> TASK TO COMPLETE
Give the number of lines containing the word "bodies", and nothing else.

> DATA SECTION
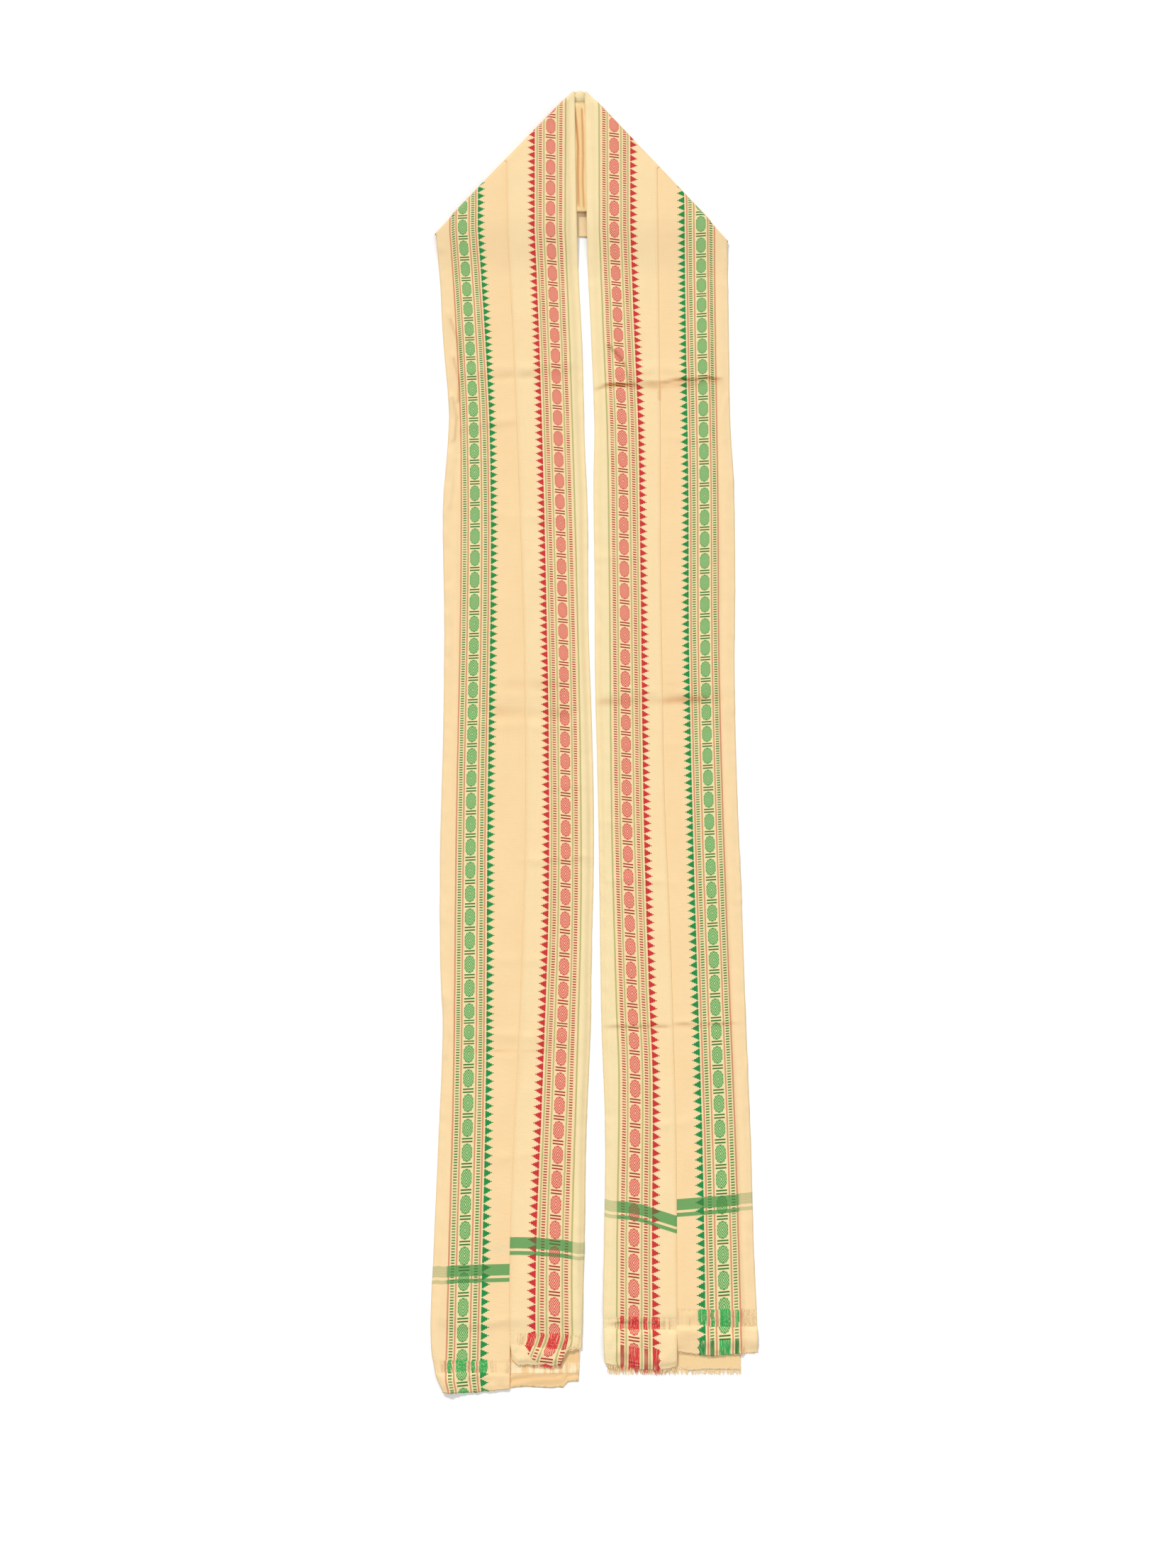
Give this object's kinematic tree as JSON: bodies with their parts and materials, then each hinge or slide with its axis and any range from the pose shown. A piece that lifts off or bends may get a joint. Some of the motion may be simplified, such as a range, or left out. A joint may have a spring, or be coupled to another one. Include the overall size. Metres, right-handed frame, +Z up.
{
  "type": "uttariya, a folded woven stole laid flat",
  "caption": "Long woven stole with a green and a red border, folded lengthwise and laid flat in a narrow U with two slanted folds at the neck and fringed ends.",
  "frame": {"origin": "middle of the laid outline, on the surface that it lies on", "axes": "+Y towards the neck folds, +X towards the right strip as seen from above, +Z up off the surface"},
  "size_m": [0.2469, 1.0077, 0.0069],
  "materials": {
    "cloth_green_side": "matt peach-cream plain weave with a green medallion border and salmon pinstripes",
    "cloth_red_side": "matt cream plain weave with a red medallion border and olive pinstripes",
    "plain_cloth": "matt plain weave, the cloth's undyed middle",
    "warp_threads": "loose untwisted warp threads"
  },
  "bodies": {
    "root": {"left_green_panel": "cloth_green_side", "left_red_panel": "cloth_red_side", "right_red_panel": "cloth_red_side", "right_green_panel": "cloth_green_side", "neck_green_panel": "cloth_green_side", "neck_red_panel": "cloth_red_side", "neck_underlayers": "plain_cloth", "left_underlayers": "plain_cloth", "right_underlayers": "plain_cloth", "right_red_fringe": "warp_threads", "right_green_fringe": "warp_threads", "right_base_fringe": "warp_threads", "left_red_fringe": "warp_threads"}
  },
  "joints": []
}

> COMPLETE OUTPUT
2